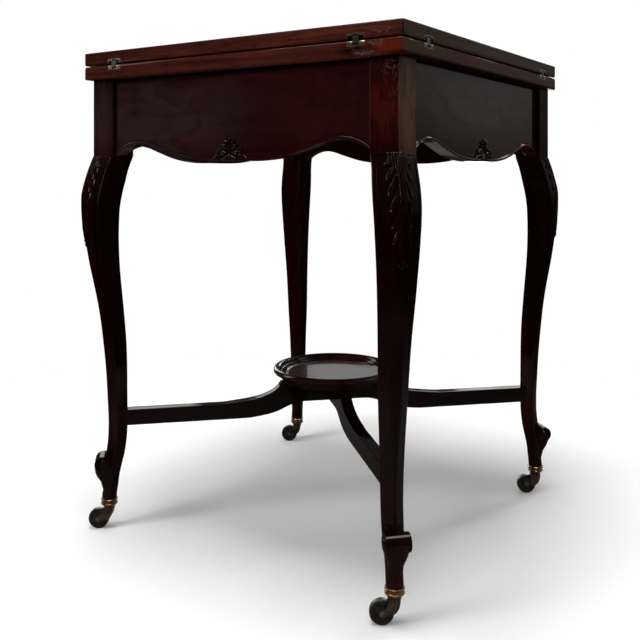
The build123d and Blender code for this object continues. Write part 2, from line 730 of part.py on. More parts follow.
def horn_outline():
    """Side view of the horn below its boss: heel behind the wheel, hood over it and cheek to the axle."""
    top = cup_low - horn_gap - horn_boss_height / 2
    drop = top - wheel_radius
    eye = horn_eye_radius
    bore_reach = wheel_radius + horn_wheel_gap
    reach = bore_reach + horn_hood
    angle = math.radians(horn_front_angle)
    tip_reach = bore_reach + horn_tip
    tip = (wheel_trail + tip_reach * math.cos(angle), wheel_radius + tip_reach * math.sin(angle))
    heel = [(-horn_heel, top), (-0.92 * horn_heel, top - 0.35 * drop), (-0.7 * horn_heel, top - 0.65 * drop),
            (-0.4 * horn_heel, top - 0.87 * drop), (0.3 * horn_heel, wheel_radius - 0.1 * drop),
            (wheel_trail - 1.2 * eye, wheel_radius - 0.75 * eye), (wheel_trail, wheel_radius - eye),
            (wheel_trail + 1.5 * eye, wheel_radius - 1.25 * eye), tip]
    lower = Spline(*[(x, 0, z) for x, z in heel],
                   tangents=((horn_heel / drop, 0, -1), (math.cos(angle), 0, math.sin(angle))))
    crown = (wheel_trail, 0, wheel_radius + reach)
    front = (wheel_trail + reach * math.cos(math.pi / 4), 0, wheel_radius + reach * math.sin(math.pi / 4))
    hood = ThreePointArc(lower @ 1, front, crown)
    neck = Line(crown, (horn_heel, 0, top))
    return make_face(Curve() + [lower, hood, neck, Line(neck @ 1, lower @ 0)])


def caster_horn():
    """Cast horn: riveted swivel stem, boss, heel behind the wheel and two cheeks down to the axle."""
    boss_high = cup_low - horn_gap
    half = wheel_width / 2 + horn_side_gap + horn_cheek
    gap = wheel_width / 2 + horn_side_gap
    solid = extrude(horn_outline(), amount=half, dir=(0, 1, 0), both=True)
    solid += rod((0, 0, boss_high - horn_boss_height), (0, 0, 1), horn_boss_diameter / 2, horn_boss_height)
    head_low = cup_low + cup_floor + stem_head_gap
    solid += rod((0, 0, boss_high - horn_boss_height / 2), (0, 0, 1), stem_diameter / 2,
                 head_low - boss_high + horn_boss_height / 2)
    solid += rod((0, 0, head_low), (0, 0, 1), stem_head_diameter / 2, stem_head_height)
    solid -= rod((wheel_trail, -gap, wheel_radius), (0, 1, 0), wheel_radius + horn_wheel_gap, 2 * gap)
    solid -= rod((wheel_trail, -half - cut_overrun, wheel_radius), (0, 1, 0),
                 axle_diameter / 2, 2 * (half + cut_overrun))
    return solid


def caster_wheel():
    """Wheel with eased tread, dished faces and a hub bored for the axle."""
    half = wheel_width / 2
    face_radius = wheel_radius - wheel_edge_chamfer
    dish, hub = wheel_dish_diameter / 2, wheel_hub_diameter / 2
    bore = axle_diameter / 2 + axle_clearance
    side = [(bore, half), (hub, half), (hub + wheel_dish_depth, half - wheel_dish_depth),
            (dish - wheel_dish_depth, half - wheel_dish_depth), (dish, half), (face_radius, half),
            (wheel_radius, half - wheel_edge_chamfer)]
    outline = side + [(x, -z) for x, z in reversed(side)]
    face = make_face(Polyline(*[(x, 0, z) for x, z in outline], close=True))
    return Plane(origin=(wheel_trail, 0, wheel_radius), z_dir=(0, 1, 0)) * revolve(face, axis=Axis.Z)


def caster_axle():
    """Riveted axle pin through both cheeks and the wheel."""
    half = wheel_width / 2 + horn_side_gap + horn_cheek
    solid = rod((wheel_trail, -half, wheel_radius), (0, 1, 0), axle_diameter / 2, 2 * half)
    for side in (-1, 1):
        solid += rod((wheel_trail, side * half, wheel_radius), (0, side, 0), axle_head_diameter / 2, axle_head_height)
    return solid


def save(name, shapes):
    """Writes one node, made of one solid or a group of separate solids."""
    solids = []
    for shape in shapes:
        solids += list(shape.solids())
    export_step(solids[0] if len(solids) == 1 else Compound(children=solids), f"parts/{name}.step")


def build():
    """Makes every piece and writes its file."""
    os.makedirs("parts", exist_ok=True)
    plain_leg = leg()
    legs = [turned(plain_leg, quarter) for quarter in range(4)]
    dowel_hole = stretcher_dowel(bar_low + bar_height / 2, 1)
    bar = stretcher_bar([legs[0], legs[2]])
    bars = (bar, turned(bar, 1))
    for quarter, corner in enumerate(corners):
        save(f"leg_{corner}", [legs[quarter] - turned(dowel_hole, quarter)])
    half_lap = (hub_low + hub_high) / 2
    half = bar_width / 2
    across = 2 * bar_width
    laps = (box_between((-half, -half, half_lap), (half, half, hub_high + across)),
            box_between((-half, -half, hub_low - across), (half, half, half_lap)))
    screws = [tray_screw(quarter) for quarter in range(4)]
    for name, bar, lap in zip(("lower", "upper"), bars, laps):
        solid = bar - Rot(0, 0, 45) * lap
        for screw in screws:
            solid -= screw
        save(f"stretcher_{name}", [solid])
    dish = tray()
    for screw in screws:
        dish -= screw
    save("tray", [dish])
    save("tray_screws", screws)

    one_frieze = frieze()
    brace_screws = [brace_screw(), mirrored_diagonal(brace_screw())]
    for quarter, side in enumerate(sides):
        solid = turned(one_frieze, quarter)
        for number in (quarter, quarter - 1):
            for screw in brace_screws:
                solid -= turned(screw, number)
        save(f"frieze_{side}", [solid])
    save("frieze_carvings", [turned(frieze_carving(), quarter) for quarter in range(4)])
    save("corner_braces", [turned(corner_brace(), quarter) for quarter in range(4)])
    save("brace_screws", [turned(screw, quarter) for quarter in range(4) for screw in brace_screws])
    save("board_ledgers", [turned(ledger(), quarter) for quarter in range(4)])
    save("pivot_board", [pivot_board()])
    save("bearing_disc", [bearing_disc()])

    save("bed", [bed()])
    save("bed_cloth", [bed_cloth()])
    save("pivot_bolt", [pivot_bolt()])
    save("pivot_washer", [pivot_washer()])
    save("pivot_nut", [pivot_nut()])
    save("stop_peg", [stop_peg()])
    bed_plates = at_hinges(hinge_plate(bed_high, -1))
    bed_screws = at_hinges(hinge_screw(-1, bed_high, -1)) + at_hinges(hinge_screw(1, bed_high, -1))
    save("bed_hinge_plates", [turned(plate, quarter) for quarter in range(4) for plate in bed_plates])
    save("bed_hinge_screws", [turned(screw, quarter) for quarter in range(4) for screw in bed_screws])

    one_leaf = leaf()
    one_cloth = leaf_cloth()
    leaf_brass = at_hinges(hinge_plate(leaf_low, 1))
    leaf_brass += at_hinges(hinge_screw(-1, leaf_low, 1)) + at_hinges(hinge_screw(1, leaf_low, 1))
    link_brass = at_hinges(hinge_link()) + at_hinges(hinge_pin(bed_pin_z)) + at_hinges(hinge_pin(leaf_pin_z))
    for quarter, side in enumerate(sides):
        save(f"leaf_{side}", [turned(one_leaf, quarter)])
        save(f"leaf_cloth_{side}", [turned(one_cloth, quarter)])
        save(f"leaf_hinge_{side}", [turned(piece, quarter) for piece in leaf_brass])
        save(f"hinge_links_{side}", [turned(piece, quarter) for piece in link_brass])

    save("caster_cups", [turned(caster_cup(), quarter) for quarter in range(4)])
    horn, wheel, axle = caster_horn(), caster_wheel(), caster_axle()
    for corner, place in zip(corners, caster_places()):
        save(f"horn_{corner}", [placed_caster(horn, place)])
        save(f"wheel_{corner}", [placed_caster(wheel, place)])
        save(f"axle_{corner}", [placed_caster(axle, place)])


build()
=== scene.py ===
import math
import bpy
import numpy as np
from mathutils import Matrix, Vector


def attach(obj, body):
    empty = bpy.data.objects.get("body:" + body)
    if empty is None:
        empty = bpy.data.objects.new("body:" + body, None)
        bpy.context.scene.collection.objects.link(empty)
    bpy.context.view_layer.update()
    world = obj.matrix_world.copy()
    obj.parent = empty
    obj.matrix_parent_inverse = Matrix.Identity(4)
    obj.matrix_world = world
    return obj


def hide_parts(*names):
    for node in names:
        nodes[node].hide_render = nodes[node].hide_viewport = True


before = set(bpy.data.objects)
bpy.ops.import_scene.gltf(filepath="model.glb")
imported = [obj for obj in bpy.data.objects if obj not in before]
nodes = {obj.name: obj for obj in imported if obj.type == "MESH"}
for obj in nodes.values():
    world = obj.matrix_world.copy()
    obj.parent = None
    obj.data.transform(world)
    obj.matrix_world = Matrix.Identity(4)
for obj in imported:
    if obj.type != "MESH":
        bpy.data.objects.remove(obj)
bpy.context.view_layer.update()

# A folding card table, in metres. The front faces -Y and the floor is at zero.

# ---- Legs ----
# Four cabriole legs, each cut from one piece of mahogany: square post, carved knee, shank and scrolled foot.
# They are French polished nearly black. The friezes are tenoned into the posts, the stretcher is dowelled in.


def fill(tree, socket, value):
    """Links another node's output into an input, or sets the input to a fixed value."""
    if isinstance(value, bpy.types.NodeSocket):
        tree.links.new(value, socket)
    else:
        socket.default_value = value


def set_inputs(tree, node, *entries, **values):
    """Sets a node's own settings or its inputs by name, then the inputs that are given in order."""
    for key, value in values.items():
        socket = node.inputs.get(key.replace("_", " "))
        if socket is None:
            setattr(node, key, value)
        else:
            fill(tree, socket, value)
    for socket, value in zip(node.inputs, entries):
        fill(tree, socket, value)
    return node


def new_node(tree, kind, *entries, **values):
    """A shader node with its settings and inputs."""
    return set_inputs(tree, tree.nodes.new("ShaderNode" + kind), *entries, **values)


def maths(tree, operation, *entries, kind="Math", result="Value"):
    """The result of a maths node."""
    return new_node(tree, kind, *entries, operation=operation).outputs[result]


def noise(tree, coords, scale, detail, rough=0.5, distortion=0.0):
    """Soft noise from 0 to 1 in the given coordinates."""
    return new_node(tree, "TexNoise", Vector=coords, Scale=scale, Detail=detail, Roughness=rough,
                    Distortion=distortion).outputs["Fac"]


def colour_ramp(tree, source, stops):
    """Colours along a value."""
    ramp = new_node(tree, "ValToRGB", Fac=source)
    elements = ramp.color_ramp.elements
    while len(elements) < len(stops):
        elements.new(0.5)
    for element, (place, colour) in zip(elements, stops):
        element.position = place
        element.color = (*colour, 1.0)
    return ramp.outputs["Color"]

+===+

**Required task**
Begin with the first line of the data above and, please, print each line exactly until you have printed the line containing "return make_face(Curve() +"; print nothing else.

**Correct response**
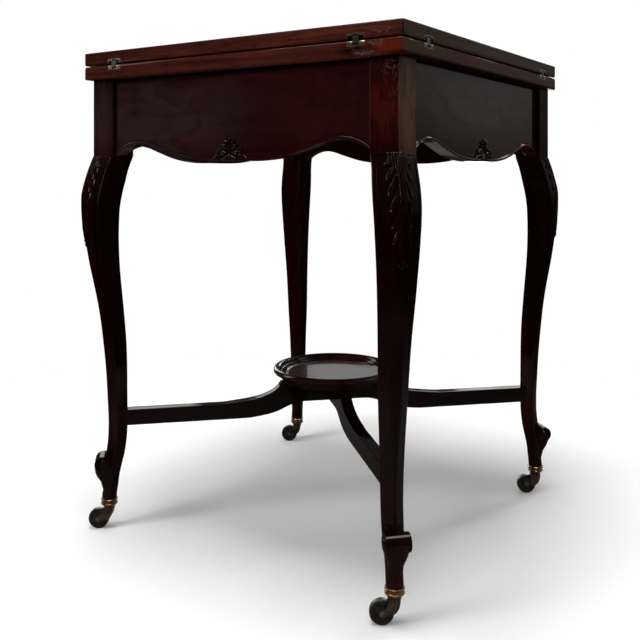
The build123d and Blender code for this object continues. Write part 2, from line 730 of part.py on. More parts follow.
def horn_outline():
    """Side view of the horn below its boss: heel behind the wheel, hood over it and cheek to the axle."""
    top = cup_low - horn_gap - horn_boss_height / 2
    drop = top - wheel_radius
    eye = horn_eye_radius
    bore_reach = wheel_radius + horn_wheel_gap
    reach = bore_reach + horn_hood
    angle = math.radians(horn_front_angle)
    tip_reach = bore_reach + horn_tip
    tip = (wheel_trail + tip_reach * math.cos(angle), wheel_radius + tip_reach * math.sin(angle))
    heel = [(-horn_heel, top), (-0.92 * horn_heel, top - 0.35 * drop), (-0.7 * horn_heel, top - 0.65 * drop),
            (-0.4 * horn_heel, top - 0.87 * drop), (0.3 * horn_heel, wheel_radius - 0.1 * drop),
            (wheel_trail - 1.2 * eye, wheel_radius - 0.75 * eye), (wheel_trail, wheel_radius - eye),
            (wheel_trail + 1.5 * eye, wheel_radius - 1.25 * eye), tip]
    lower = Spline(*[(x, 0, z) for x, z in heel],
                   tangents=((horn_heel / drop, 0, -1), (math.cos(angle), 0, math.sin(angle))))
    crown = (wheel_trail, 0, wheel_radius + reach)
    front = (wheel_trail + reach * math.cos(math.pi / 4), 0, wheel_radius + reach * math.sin(math.pi / 4))
    hood = ThreePointArc(lower @ 1, front, crown)
    neck = Line(crown, (horn_heel, 0, top))
    return make_face(Curve() + [lower, hood, neck, Line(neck @ 1, lower @ 0)])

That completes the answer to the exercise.